Am I the only one jonesin for a ride? I'll bring the Bud Lights. Have fun in the Keys. Looking forward to some pics.


----------



## rcmay (Dec 12, 2006)

that purple boat should go well with your ghey, inferior, purple truck of yours [smiley=greenchainsaw.gif]

no seriously, damn good looking boat!

ridden any pogo sticks lately?


----------



## FlatsSteeler (Dec 10, 2006)

Cool Boat.................


----------



## Weedy (Dec 11, 2006)

Great looking ride. She is sweeeeeeeet lookin .
Weedy


----------



## MATT (Apr 30, 2007)

Soooooo.......nice. 

You got me not even wanting to show up and get my new (base) boat..


----------



## tom_in_orl (Dec 9, 2006)

> Soooooo.......nice.
> 
> You got me not even wanting to show up and get my new (base) boat..


The fish can not tell the difference ;D


----------



## MATT (Apr 30, 2007)

I can always count on to to being me back to reality..


----------



## Guest (Jul 9, 2007)

Your black-tipped shark scaring all the fish away! Nice black gheynoe!!! Love that look, now where is the beer???


----------



## jared_simonetti (Jan 11, 2007)

Nice looking Canoe. But should have saved the money and bought a real boat that wasn't as wet.


> looks photoshopped
> 
> ;D ;D
> 
> cool looking bote, dude


----------



## tom_in_orl (Dec 9, 2006)

> Nice looking Canoe. But should have saved the money and bought a real boat that wasn't as wet.


I am just not sure what to think about the above comment. I hope your joking cause it did not come across very well. Guess it hast to do the fact that it was rude and remembering what you said below. That and the fact that I have the same boat on order. 
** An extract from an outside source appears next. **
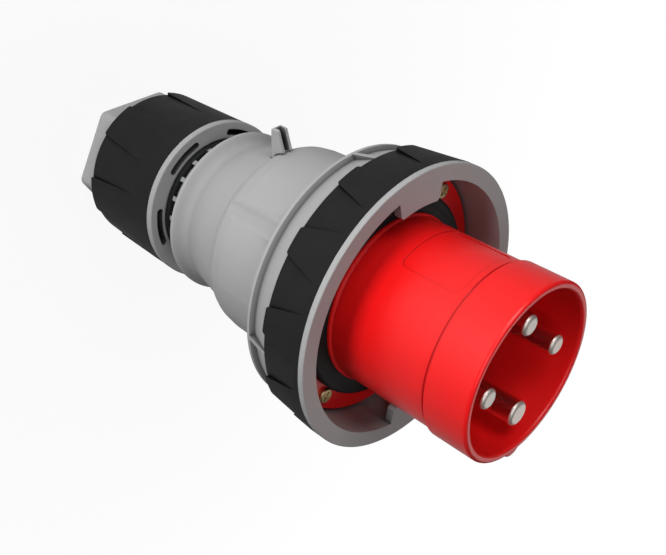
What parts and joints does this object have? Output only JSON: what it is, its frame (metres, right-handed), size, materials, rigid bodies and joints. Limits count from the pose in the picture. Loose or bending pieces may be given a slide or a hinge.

1999 Sundowner Explorer w 99 40hp nissan


> .......micro skiffs are not for me i can tell you that.


[smiley=smilie-stick.gif]


----------



## orlgheenoer (Dec 10, 2006)

how come whenever curtis starts a thread yall just talk about beer?

I think there is more to curtis then Beer but, i get a feeling even he could disagree with me there. ;D


----------



## LoneRanger (Dec 11, 2006)

> how come whenever curtis starts a thread yall just talk about beer?
> 
> I think there is more to curtis then Beer but, i get a feeling even he could disagree with me there. ;D






HEH HEH HeH Tanner brings the funny! ;D ;D ;D


----------



## flytieguy (Jan 12, 2007)

Dude how much for the total investment... its beautiful.
also would like to know if this is the biggest (and widest) gheenoe
the told me that the difference is big when it comes to stability feel 
in the 2007 models.


----------



## costefishnt (Dec 11, 2006)

can not divuldge the price of investment... :-?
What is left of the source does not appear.